To the business user, computers in an office on the other side of the country, or even the world, look like they are appearing on a single, high-speed local area network (or LAN).

This lets you run cheap and effective video conferencing across your own network, collaborate near-instantly with offices on the other side of the world, frequently transfer large amounts of data to remote backup sites, or pull clever tricks such as remote desktop virtualisation. This latter setup entails one powerful server sitting in the middle of the business, dispensing desktop environments to personal computers all over the business, regardless of location.
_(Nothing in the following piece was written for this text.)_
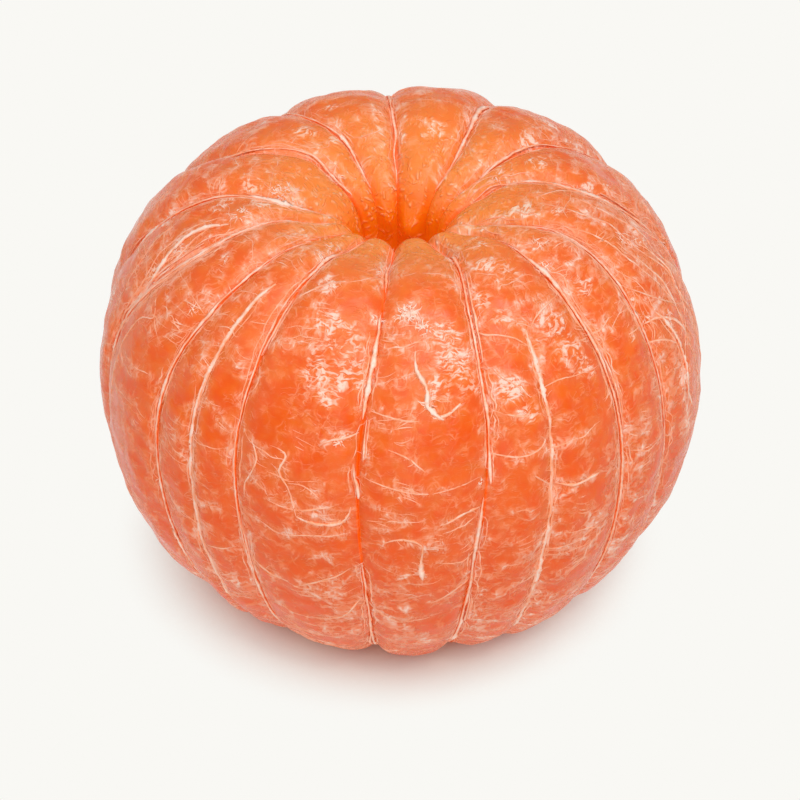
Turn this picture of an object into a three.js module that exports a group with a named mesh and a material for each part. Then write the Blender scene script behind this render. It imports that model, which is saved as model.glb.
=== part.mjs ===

That offers the potential of big savings on hardware, support, management and security, particularly for a new or expanding business.

So effective is the technology that IT analyst firm Forrester expects VPLS-based services to become ‘the dominant means of delivery for ethernet services over the next 24 months’.

The firm also noted rising adoption of ethernet among SMBs across Europe, reporting that 38 per cent have fully deployed it to access a network or the internet.

Adrian Hobbins, chief technology officer of VPLS provider Exponential-e, says comparing current IP-based networking technology to ethernet-based VPLS ‘is like comparing a Robin Reliant to a Juggernaut 26-wheeler. You can now move 50,000 boxes when before you could only move four.’

Carriers have been traditionally reluctant to offer it, claims Hobbins, because of their need to make money from their existing investments. ‘You probably don’t know about it because your incumbent [provider] isn’t telling you about 2009 technology,’ Hobbins says. ‘He’s teaching you about what he’s got stuck in the ground.’